Это и всегда было не просто с милой нашей Родиной, с ее ускользающей тайной, страшной ее сосредоточенностью и как будто неслышной, но явственной молитвой, которая так слышна у Пушкина, Лермонтова, Некрасова и "беззащитнее" всего у Тютчева ("Умом Россию не понять"). Господи, сколько над этой непостижимостью, именно над тютчевским ее переводом, смеялись! Одни иронически подставляли "Умом Уганду не понять". Другие, кто считал себя ироничнее, закатывались и того "потешнее" "В Котт-д-Ивуар можно только верить". А только все иронисты осыплются, а тайна останется. И когда Николай Рачков напишет:
Родина – то, что порой не понять и не высказать,
Только почувствовать, только любить до конца,
– я поклонюсь ему за мужественное повторение этой "невнятицы" и порадуюсь его бесстрашию, потому что он ещё раз со спокойным достоинством докажет, что настоящая любовь не требует объяснения, что объяснение – это отчуждение, это непременно "вне". А в любви "вне" не бывает.

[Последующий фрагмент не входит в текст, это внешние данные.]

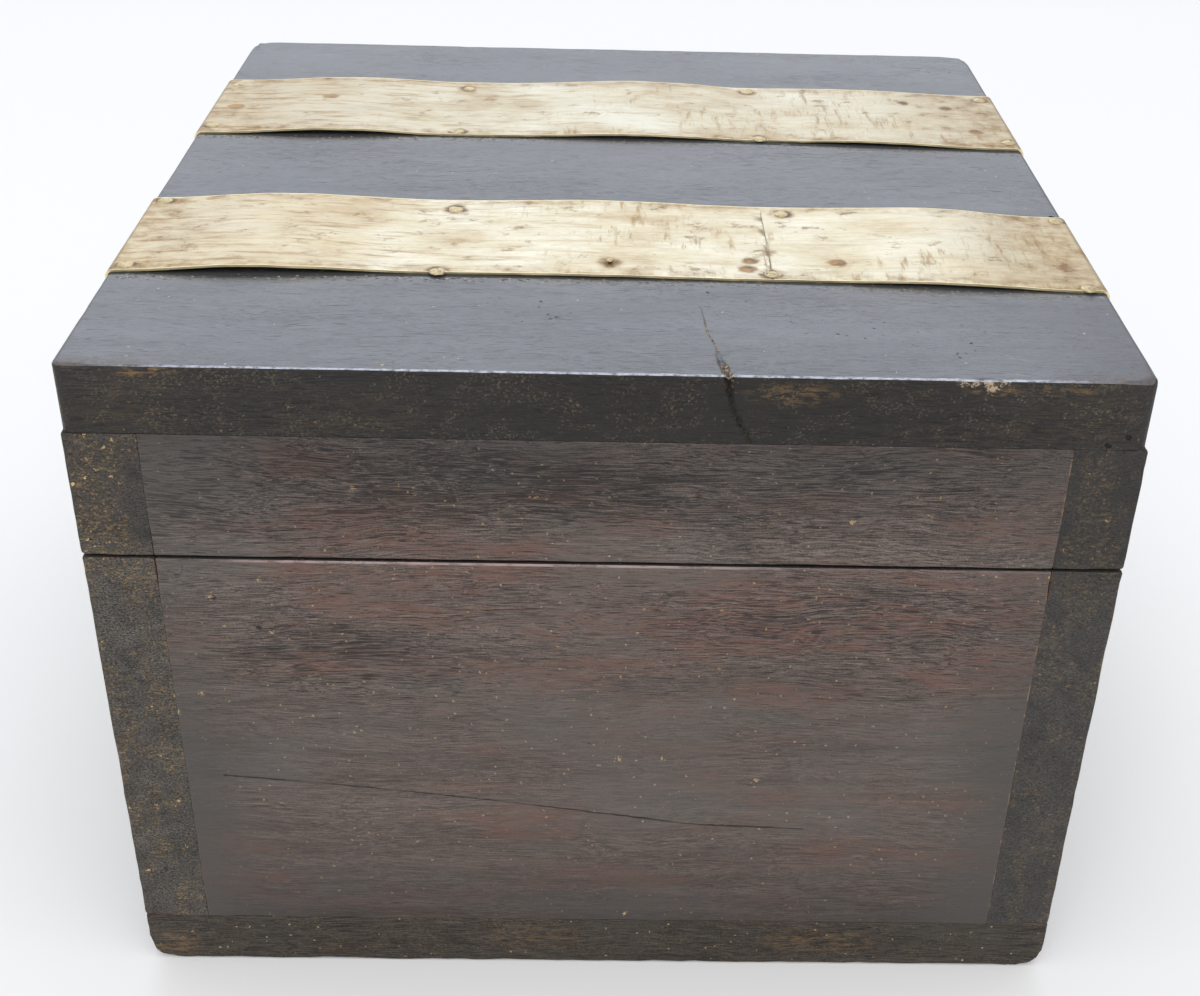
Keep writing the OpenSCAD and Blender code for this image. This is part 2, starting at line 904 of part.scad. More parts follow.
module strap(x, width, shares, ripples, stagger) {
    outer = (width - middle_knuckle) / 2 - knuckle_gap;
    difference() {
        translate([x, 0, 0])
            along_x(width)
                strap_section(shares, ripples);
        slab(
            middle_knuckle + 2 * knuckle_gap, 4 * sheet, knuckle_radius + knuckle_room + past,
            x = x, y = half_d, z = hinge_z - past
        );
        strap_nail_places(x, width, shares, stagger) strap_nail_hole();
    }
    for (side = [-1, 1])
        knuckle(x + side * (width - outer) / 2, outer, pin_radius + pin_clearance);
}

module right_strap() {
    color(brass_colour)
        difference() {
            strap(right_strap_offset, right_strap_width, right_shares, right_ripples, right_stagger);
            tack_place() tack_hole();
        }
}

module left_strap() {
    color(brass_colour)
        strap(-left_strap_offset, left_strap_width, left_shares, left_ripples, left_stagger);
}

module right_strap_nails() {
    color(brass_colour) {
        strap_nail_places(right_strap_offset, right_strap_width, right_shares, right_stagger)
            strap_nail();
        tack_place()
            domed_nail(tack_head_radius, tack_height, tack_shank_radius, tack_length);
    }
}

module left_strap_nails() {
    color(brass_colour)
        strap_nail_places(-left_strap_offset, left_strap_width, left_shares, left_stagger)
            strap_nail();
}

module link_screw_places() {
    for (x = [-1, 1] * selvedge_screw_x)
        translate([x, works_y, lid_bottom])
            rotate([180, 0, 0])
                children();
}

// The plate let into the lid's front rail, with the loop that the bolt holds
module link_plate() {
    color(brass_colour)
        difference() {
            union() {
                translate([-selvedge_length / 2, pocket_y - selvedge_lip, lid_bottom])
                    cube([selvedge_length, lock_depth + selvedge_lip, lock_plate]);
                translate([0, works_y, 0])
                    along_x(loop_thickness) {
                        translate([-loop_width / 2, eye_z])
                            square([loop_width, lid_bottom + lock_plate - eye_z]);
                        translate([0, eye_z])
                            circle(loop_width / 2);
                    }
            }
            translate([0, works_y, eye_z])
                rotate([0, 90, 0])
                    cylinder(r = eye_radius, h = loop_thickness + 2 * past, center = true);
            link_screw_places() screw_hole();
        }
}

module link_plate_screws() {
    color(brass_colour)
        link_screw_places() screw();
}

// Tray

module tray_brad_places(face) {
    for (x = [-1, 1] * (tray_length - tray_side) / 2, share = [0.25, 0.75])
        translate([x, face * tray_depth / 2, tray_floor + share * (tray_top - tray_floor)])
            rotate([-90 * face, 0, 0])
                children();
}

module tray_long_side(face) {
    color(tray_colour)
        difference() {
            slab(
                tray_length, tray_side, tray_top - tray_floor,
                y = face * (tray_depth - tray_side) / 2, z = tray_floor
            );
            tray_brad_places(face) brad_hole();
        }
}

module tray_end(side) {
    color(tray_colour)
        difference() {
            slab(
                tray_side, tray_depth - 2 * tray_side, tray_top - tray_floor,
                x = side * (tray_length - tray_side) / 2, z = tray_floor
            );
            translate([side * (tray_length - tray_side) / 2, 0, tray_top])
                rotate([0, 90, 0])
                    cylinder(r = notch_radius, h = tray_side + 2 * past, center = true);
            tray_brad_places(-1) brad_hole();
            tray_brad_places(1) brad_hole();
        }
}

module tray_bottom() {
    color(tray_colour)
        slab(tray_length, tray_depth, tray_bottom_thickness, z = tray_z);
}

module tray_brads() {
    color(brass_colour)
        for (face = [-1, 1])
            tray_brad_places(face) brad();
}

// Dividers 1 to 3 and bays 1 to 4 are counted from the front
module tray_divider(i) {
    pitch = bay_width + divider_thickness;
    color(tray_colour)
        slab(
            tray_length - 2 * tray_side, divider_thickness, divider_height,
            y = (i - 2) * pitch, z = tray_floor
        );
}

module tray_lining(i) {
    pitch = bay_width + divider_thickness;
    color(baize_colour)
        slab(
            tray_length - 2 * tray_side - 2 * baize_gap, bay_width - 2 * baize_gap, tray_baize,
            y = (i - 2.5) * pitch, z = tray_floor
        );
}

bottom_board();
front_board();
back_board();
end_panel(1);  // right_end_panel
end_panel(-1);  // left_end_panel
carcass_nails();
tray_ledge(-1);  // front_tray_ledge
tray_ledge(1);  // back_tray_ledge
ledge_brads();
floor_lining();
lock_case();
lock_cap();
lock_spring();
lock_screws();
escutcheon();
escutcheon_pins();
hinge_leaf(right_strap_offset, right_strap_width);  // right_hinge_leaf
hinge_leaf(-left_strap_offset, left_strap_width);  // left_hinge_leaf
hinge_pin(right_strap_offset, right_strap_width);  // right_hinge_pin
hinge_pin(-left_strap_offset, left_strap_width);  // left_hinge_pin
hinge_leaf_nails();
lid_top_board();
lid_front_rail();
lid_back_rail();
lid_end_rail(1);  // lid_right_rail
lid_end_rail(-1);  // lid_left_rail
lid_nails();
lid_lining();
right_strap();
left_strap();
right_strap_nails();
left_strap_nails();
link_plate();
link_plate_screws();
tray_long_side(-1);  // tray_front
tray_long_side(1);  // tray_back
tray_end(1);  // tray_right_end
tray_end(-1);  // tray_left_end
tray_bottom();
tray_brads();
tray_divider(1);  // tray_divider_front
tray_divider(2);  // tray_divider_middle
tray_divider(3);  // tray_divider_back
tray_lining(1);  // tray_lining_1
tray_lining(2);  // tray_lining_2
tray_lining(3);  // tray_lining_3
tray_lining(4);  // tray_lining_4
lock_bolt();
key();
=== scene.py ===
import json
import math

import bmesh
import bpy
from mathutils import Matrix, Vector, noise

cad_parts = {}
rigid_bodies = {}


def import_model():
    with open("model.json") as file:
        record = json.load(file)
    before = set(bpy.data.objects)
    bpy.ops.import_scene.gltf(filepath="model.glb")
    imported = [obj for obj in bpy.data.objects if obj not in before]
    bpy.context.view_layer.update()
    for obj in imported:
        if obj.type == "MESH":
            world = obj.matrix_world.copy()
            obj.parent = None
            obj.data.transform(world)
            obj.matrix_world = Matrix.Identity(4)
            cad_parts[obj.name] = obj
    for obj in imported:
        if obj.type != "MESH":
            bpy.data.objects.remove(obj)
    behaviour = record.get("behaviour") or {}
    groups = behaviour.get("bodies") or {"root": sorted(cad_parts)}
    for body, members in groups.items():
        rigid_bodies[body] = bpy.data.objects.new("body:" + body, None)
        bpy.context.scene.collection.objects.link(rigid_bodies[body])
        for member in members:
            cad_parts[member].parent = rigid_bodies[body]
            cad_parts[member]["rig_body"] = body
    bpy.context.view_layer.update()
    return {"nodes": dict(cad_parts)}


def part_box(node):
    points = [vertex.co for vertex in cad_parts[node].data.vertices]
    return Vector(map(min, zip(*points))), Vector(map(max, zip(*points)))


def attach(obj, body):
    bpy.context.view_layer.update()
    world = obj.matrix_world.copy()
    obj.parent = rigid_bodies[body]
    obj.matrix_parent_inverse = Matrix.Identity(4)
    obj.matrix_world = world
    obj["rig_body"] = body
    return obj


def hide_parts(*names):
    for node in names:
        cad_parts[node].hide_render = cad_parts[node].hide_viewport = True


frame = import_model()
nodes = frame["nodes"]
mm = 0.001

# The camera and the room

shot = {
    "place": (482.3, -1.7, 368.1),  # mm from the chest's origin
    "turn": (58.05, -1.41, 89.42),
    "lens": 50.32,
    "sensor": 36.0,
    "shift": (-0.0299, 0.0259),
}

room = {
    "floorWidth": 14.0,
    "paper": (0.78, 0.775, 0.77),
    "backdrop": (0.88, 0.92, 0.97),
    "daylight": (0.95, 0.97, 1.0),
    "worldLevel": 0.87,
    "lights": {
        "windowLight": {"place": (-4.3, -0.5, 2.75), "size": (4.8, 2.4), "power": 76.0,
                        "colour": (0.805, 0.88, 1.0)},
        "ceilingLight": {"place": (0.9, 0.1, 2.5), "size": (2.6, 2.6), "power": 24.0,
                         "colour": (0.98, 0.985, 1.0)},
        "frontLight": {"place": (2.4, -0.3, 1.5), "size": (2.6, 1.6), "power": 24.0,
                       "colour": (1.0, 0.975, 0.94)},
    },
}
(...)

Рачков вообще не бегает за временем, не ищет новых поэтических пространств, не тешится формой. Ему довольно старых дорог, которыми ходила русская поэзия, пытаясь понять, что "сквозит и тайно светит" в этом чудесно простом и немеркнущем мире. Ведь и птицы поют не всякий раз новые песни и жаворонок – всё жаворонок, а зяблик – всё зяблик, но почему же мы не устаём, слушая их? А потому, что песня растворена всякий раз в ином дне, ином небе, ином солнце, потому что каждый день единственен и каждое поле и дерево мгновенны и вечны, всё те же и всякий час новые.
Это декабрь обострил мое зрение к горьким стихам поэта и перекалил голос. Это он своей тьмой заставил отмечать,
Что хищные враги неистребимы,
Как неизбывны алчные друзья.
Это он жадно запоминал в книге жесткие "формулы" – "покуда в мире голодные есть, – все сытые обречены".